# PROBLEM REQUIREMENTS
Quote the data below in full, please, without altering anything.

═══

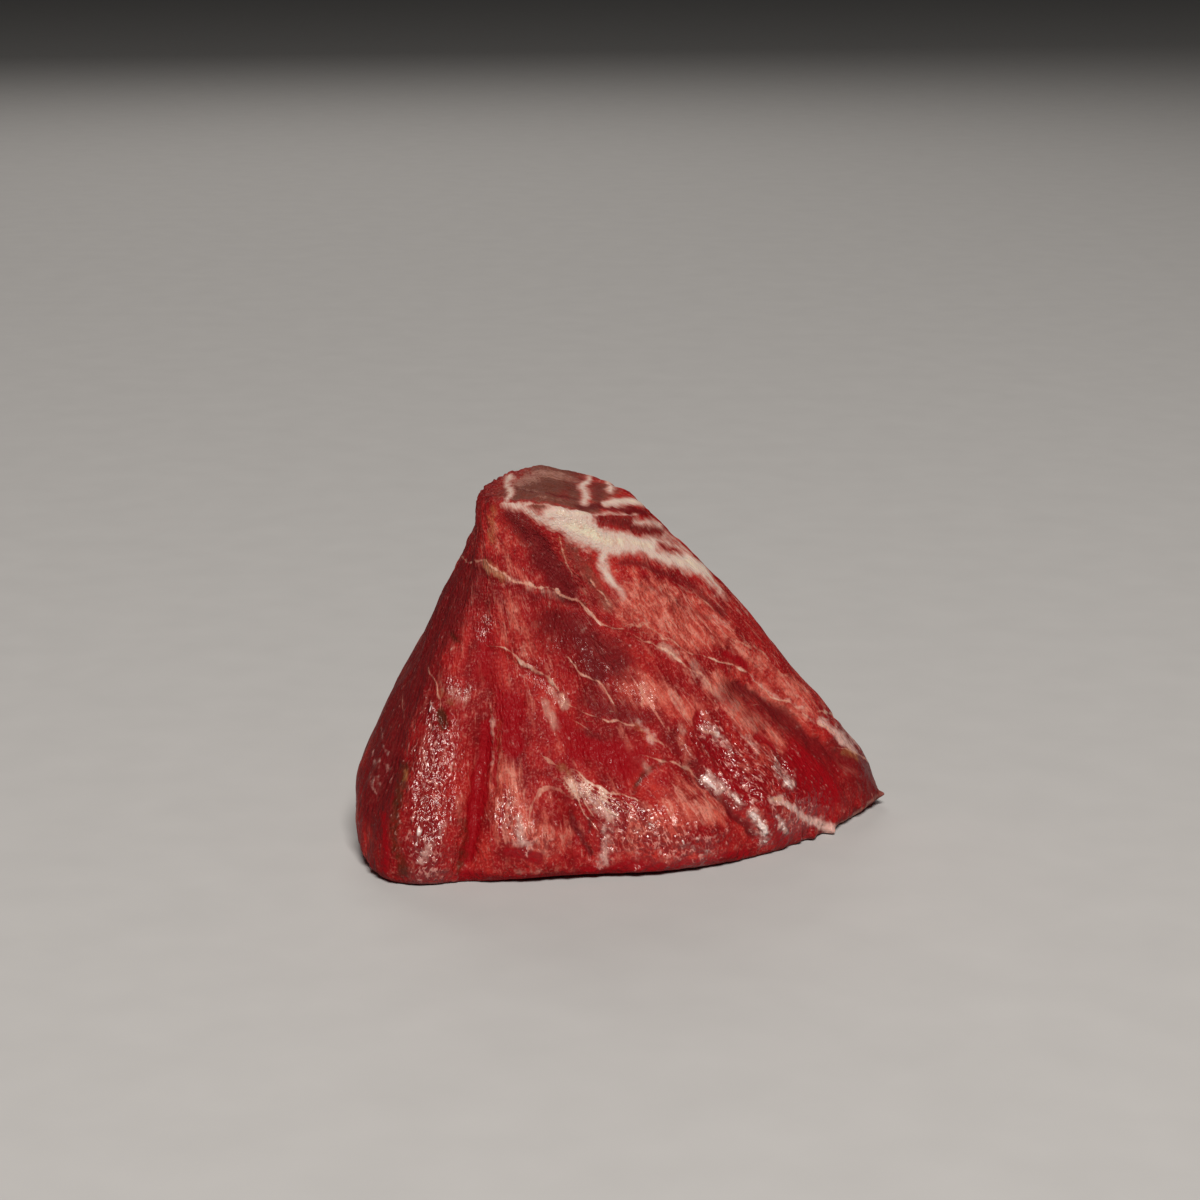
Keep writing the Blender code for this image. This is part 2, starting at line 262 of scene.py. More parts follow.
# %% Septa
SEAMS = {
    "upper septum, left": ("front", 0.7, (0.2, 0.45), (-41, 66), (-36.5, 67.6), (-32.5, 68.8), (-28.2, 66.4), (-24.7, 63.9), (-21, 62.4)),
    "upper septum, wide": ("front", 0.85, (0.4, 0.6), (-28.2, 66.4), (-24.7, 63.9), (-21, 62.4), (-18, 62.2), (-14, 60.4)),
    "upper septum": ("front", 0.75, (0.5, 0.25), (-18, 62.2), (-14, 60.4), (-10.1, 58.5), (-5.9, 54.6), (0.5, 52.3)),
    "upper septum, right": ("front", 0.85, (0.25, 0.45), (0.5, 52.3), (4.5, 49.6), (8.5, 46.8), (11.4, 44.4), (14.5, 41.9)),
    "branch along": ("front", 0.8, (0.35, 0.3), (10.2, 49), (14, 46.6), (18.2, 44.5), (26, 39.9), (29.8, 37.6)),
    "branch down": ("front", 0.6, 0.3, (14.5, 42), (18, 40), (20.4, 37.4), (22, 33)),
    "branch up": ("front", 0.6, 0.3, (3.4, 53.6), (6.4, 51.6), (10, 48.4)),
    "middle septum": ("front", 0.8, (0.3, 0.55), (-31.4, 50), (-26.5, 49), (-22, 46.3), (-19, 43.6), (-15.8, 41.3)),
    "end of the middle septum": ("front", 0.8, (0.5, 0.3), (-15.8, 41.3), (-13.8, 38.8), (-14.6, 37)),
    "lower septum": ("front", 0.75, (0.25, 0.35), (-14, 38.6), (-9.6, 35.8), (-5.5, 34.4), (-1.5, 33.6), (2.5, 31.6)),
    "under the lower septum": ("front", 0.5, 0.25, (-12, 33.6), (-8, 31.4)),
    "short septum": ("front", 0.8, 0.3, (-13.7, 47), (-10.2, 43.8), (-5.5, 40.3), (-2.4, 37)),
    "steep tan line": ("front", 0.6, (0.35, 0.3), (-15, 73.6), (-13.8, 68.7), (-11.9, 63.6)),
    "second steep line": ("front", 0.6, 0.3, (-7.7, 63.6), (-5.6, 61), (-3.4, 57.6)),
    "third steep line": ("front", 0.4, 0.25, (-10.4, 66), (-8.4, 61), (-6.4, 57)),
    "lower fleck": ("front", 0.6, (0.6, 0.4), (0.8, 53.6), (3.4, 53)),
    "upright fleck": ("front", 0.55, 0.35, (2.2, 43), (3.3, 39.6), (3.7, 36)),
    "wide upright fleck": ("front", 0.4, (0.5, 0.3), (11.6, 38.6), (13.4, 35), (13.2, 29.6)),
    "slanted fleck": ("front", 0.5, 0.35, (9.4, 30.4), (12, 28), (15.2, 26.6)),
    "slanted fleck below": ("front", 0.5, 0.3, (5.6, 30.4), (8.8, 27.4)),
    "start of the fan": ("front", 0.7, (0.7, 0.7), (-18.7, 27), (-15.3, 24.8), (-13, 22.6)),
    "ring by the fan": ("front", 0.5, 0.5, (-21.8, 12.4), (-21.6, 17), (-19, 20), (-15.4, 20.4), (-12, 18)),
    "ring by the fan, inner": ("front", 0.3, 0.4, (-18.6, 11), (-18.4, 15), (-15.4, 16.6)),
    "crest of the lobe": ("front", 0.75, (0.45, 0.25), (4.4, 25.6), (8, 24.6), (11.2, 23.4), (14.2, 22.2), (17.6, 19.4)),
    "ledge, thin": ("front", 0.75, (0.25, 0.35), (29.8, 37.6), (33, 34.8), (36.5, 31), (42.8, 26.8)),
    "ledge": ("front", 0.9, (0.35, 0.5), (42.8, 26.8), (48.4, 22.6), (51.4, 20)),
    "thread on the ridge": ("front", 0.5, 0.25, (12, 60.6), (18, 56), (25, 49.6)),
    "second thread on the ridge": ("front", 0.5, 0.3, (27.5, 47), (33, 42), (40, 34)),
    "flecks on the ridge": ("front", 0.6, (0.6, 0.3), (27.6, 45.4), (30.6, 43)),
    "pale thread": ("front", 0.5, 0.3, (15.5, 33), (19, 29.6), (23.6, 26)),
    "upright thread": ("front", 0.35, 0.3, (-32.4, 43), (-31, 36), (-30.6, 30), (-31.2, 23)),
    "second upright thread": ("front", 0.3, 0.35, (-28.6, 31), (-27.7, 25), (-28.8, 18)),
    "third upright thread": ("front", 0.45, 0.3, (-26.6, 27), (-25.6, 20), (-25.8, 14)),
    "line on the nose": ("front", 0.6, 0.25, (-46, 44.5), (-43.8, 40.4), (-42.5, 37)),
    "line over the ring": ("front", 0.3, 0.2, (-52.6, 37), (-51.6, 33), (-51.2, 29)),
    "long line at the left": ("left", 0.7, (0.4, 0.5), (20, 66), (12, 50), (6, 34), (4, 16)),
    "branch at the left": ("left", 0.6, 0.35, (9, 42), (16, 32), (22, 18)),
    "upper septum at the back": ("back", 0.8, (0.5, 0.6), (-46, 44), (-32, 52), (-16, 50), (0, 44), (14, 40)),
    "lower septum at the back": ("back", 0.8, (0.4, 0.6), (-44, 20), (-26, 29), (-8, 26), (12, 20), (30, 12)),
    "branch at the back": ("back", 0.6, 0.35, (-16, 50), (-12, 38), (-8, 26)),
    "fan at the back": ("back", 0.7, (0.4, 1.2), (2, 43), (12, 33), (26, 27), (38, 18)),
    "line at the right": ("right", 0.75, (0.4, 0.6), (-8, 32), (4, 27), (16, 23), (28, 13)),
    "thread at the right": ("right", 0.6, 0.35, (0, 20), (10, 14), (20, 6)),
}
FAN_ROOT = ((-14.6, 22.6), (-12.4, 24.4))
FAN_MIDDLE = ((-10.4, 17.4), (-5.8, 20.8))
FAN_END = ((-6.6, 11.0), (3.4, 16.4))
STRANDS = 7
STRAND_HALF = (0.34, 0.22)
SEAM_MARGIN = 1.5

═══

# SOLUTION FOR THIS PROBLEM
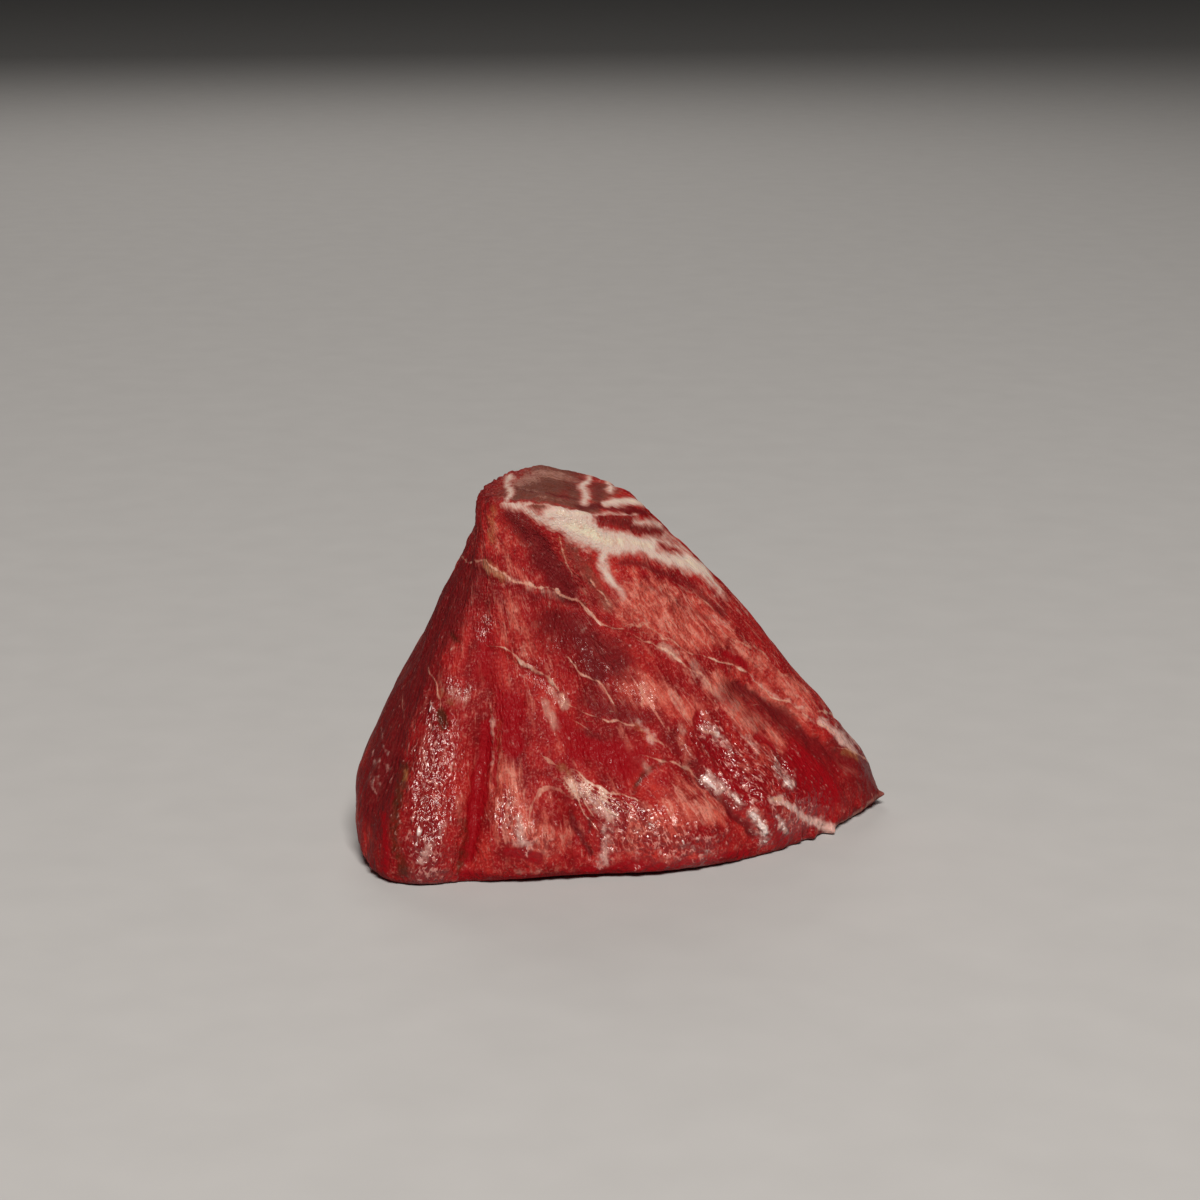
Keep writing the Blender code for this image. This is part 2, starting at line 262 of scene.py. More parts follow.
# %% Septa
SEAMS = {
    "upper septum, left": ("front", 0.7, (0.2, 0.45), (-41, 66), (-36.5, 67.6), (-32.5, 68.8), (-28.2, 66.4), (-24.7, 63.9), (-21, 62.4)),
    "upper septum, wide": ("front", 0.85, (0.4, 0.6), (-28.2, 66.4), (-24.7, 63.9), (-21, 62.4), (-18, 62.2), (-14, 60.4)),
    "upper septum": ("front", 0.75, (0.5, 0.25), (-18, 62.2), (-14, 60.4), (-10.1, 58.5), (-5.9, 54.6), (0.5, 52.3)),
    "upper septum, right": ("front", 0.85, (0.25, 0.45), (0.5, 52.3), (4.5, 49.6), (8.5, 46.8), (11.4, 44.4), (14.5, 41.9)),
    "branch along": ("front", 0.8, (0.35, 0.3), (10.2, 49), (14, 46.6), (18.2, 44.5), (26, 39.9), (29.8, 37.6)),
    "branch down": ("front", 0.6, 0.3, (14.5, 42), (18, 40), (20.4, 37.4), (22, 33)),
    "branch up": ("front", 0.6, 0.3, (3.4, 53.6), (6.4, 51.6), (10, 48.4)),
    "middle septum": ("front", 0.8, (0.3, 0.55), (-31.4, 50), (-26.5, 49), (-22, 46.3), (-19, 43.6), (-15.8, 41.3)),
    "end of the middle septum": ("front", 0.8, (0.5, 0.3), (-15.8, 41.3), (-13.8, 38.8), (-14.6, 37)),
    "lower septum": ("front", 0.75, (0.25, 0.35), (-14, 38.6), (-9.6, 35.8), (-5.5, 34.4), (-1.5, 33.6), (2.5, 31.6)),
    "under the lower septum": ("front", 0.5, 0.25, (-12, 33.6), (-8, 31.4)),
    "short septum": ("front", 0.8, 0.3, (-13.7, 47), (-10.2, 43.8), (-5.5, 40.3), (-2.4, 37)),
    "steep tan line": ("front", 0.6, (0.35, 0.3), (-15, 73.6), (-13.8, 68.7), (-11.9, 63.6)),
    "second steep line": ("front", 0.6, 0.3, (-7.7, 63.6), (-5.6, 61), (-3.4, 57.6)),
    "third steep line": ("front", 0.4, 0.25, (-10.4, 66), (-8.4, 61), (-6.4, 57)),
    "lower fleck": ("front", 0.6, (0.6, 0.4), (0.8, 53.6), (3.4, 53)),
    "upright fleck": ("front", 0.55, 0.35, (2.2, 43), (3.3, 39.6), (3.7, 36)),
    "wide upright fleck": ("front", 0.4, (0.5, 0.3), (11.6, 38.6), (13.4, 35), (13.2, 29.6)),
    "slanted fleck": ("front", 0.5, 0.35, (9.4, 30.4), (12, 28), (15.2, 26.6)),
    "slanted fleck below": ("front", 0.5, 0.3, (5.6, 30.4), (8.8, 27.4)),
    "start of the fan": ("front", 0.7, (0.7, 0.7), (-18.7, 27), (-15.3, 24.8), (-13, 22.6)),
    "ring by the fan": ("front", 0.5, 0.5, (-21.8, 12.4), (-21.6, 17), (-19, 20), (-15.4, 20.4), (-12, 18)),
    "ring by the fan, inner": ("front", 0.3, 0.4, (-18.6, 11), (-18.4, 15), (-15.4, 16.6)),
    "crest of the lobe": ("front", 0.75, (0.45, 0.25), (4.4, 25.6), (8, 24.6), (11.2, 23.4), (14.2, 22.2), (17.6, 19.4)),
    "ledge, thin": ("front", 0.75, (0.25, 0.35), (29.8, 37.6), (33, 34.8), (36.5, 31), (42.8, 26.8)),
    "ledge": ("front", 0.9, (0.35, 0.5), (42.8, 26.8), (48.4, 22.6), (51.4, 20)),
    "thread on the ridge": ("front", 0.5, 0.25, (12, 60.6), (18, 56), (25, 49.6)),
    "second thread on the ridge": ("front", 0.5, 0.3, (27.5, 47), (33, 42), (40, 34)),
    "flecks on the ridge": ("front", 0.6, (0.6, 0.3), (27.6, 45.4), (30.6, 43)),
    "pale thread": ("front", 0.5, 0.3, (15.5, 33), (19, 29.6), (23.6, 26)),
    "upright thread": ("front", 0.35, 0.3, (-32.4, 43), (-31, 36), (-30.6, 30), (-31.2, 23)),
    "second upright thread": ("front", 0.3, 0.35, (-28.6, 31), (-27.7, 25), (-28.8, 18)),
    "third upright thread": ("front", 0.45, 0.3, (-26.6, 27), (-25.6, 20), (-25.8, 14)),
    "line on the nose": ("front", 0.6, 0.25, (-46, 44.5), (-43.8, 40.4), (-42.5, 37)),
    "line over the ring": ("front", 0.3, 0.2, (-52.6, 37), (-51.6, 33), (-51.2, 29)),
    "long line at the left": ("left", 0.7, (0.4, 0.5), (20, 66), (12, 50), (6, 34), (4, 16)),
    "branch at the left": ("left", 0.6, 0.35, (9, 42), (16, 32), (22, 18)),
    "upper septum at the back": ("back", 0.8, (0.5, 0.6), (-46, 44), (-32, 52), (-16, 50), (0, 44), (14, 40)),
    "lower septum at the back": ("back", 0.8, (0.4, 0.6), (-44, 20), (-26, 29), (-8, 26), (12, 20), (30, 12)),
    "branch at the back": ("back", 0.6, 0.35, (-16, 50), (-12, 38), (-8, 26)),
    "fan at the back": ("back", 0.7, (0.4, 1.2), (2, 43), (12, 33), (26, 27), (38, 18)),
    "line at the right": ("right", 0.75, (0.4, 0.6), (-8, 32), (4, 27), (16, 23), (28, 13)),
    "thread at the right": ("right", 0.6, 0.35, (0, 20), (10, 14), (20, 6)),
}
FAN_ROOT = ((-14.6, 22.6), (-12.4, 24.4))
FAN_MIDDLE = ((-10.4, 17.4), (-5.8, 20.8))
FAN_END = ((-6.6, 11.0), (3.4, 16.4))
STRANDS = 7
STRAND_HALF = (0.34, 0.22)
SEAM_MARGIN = 1.5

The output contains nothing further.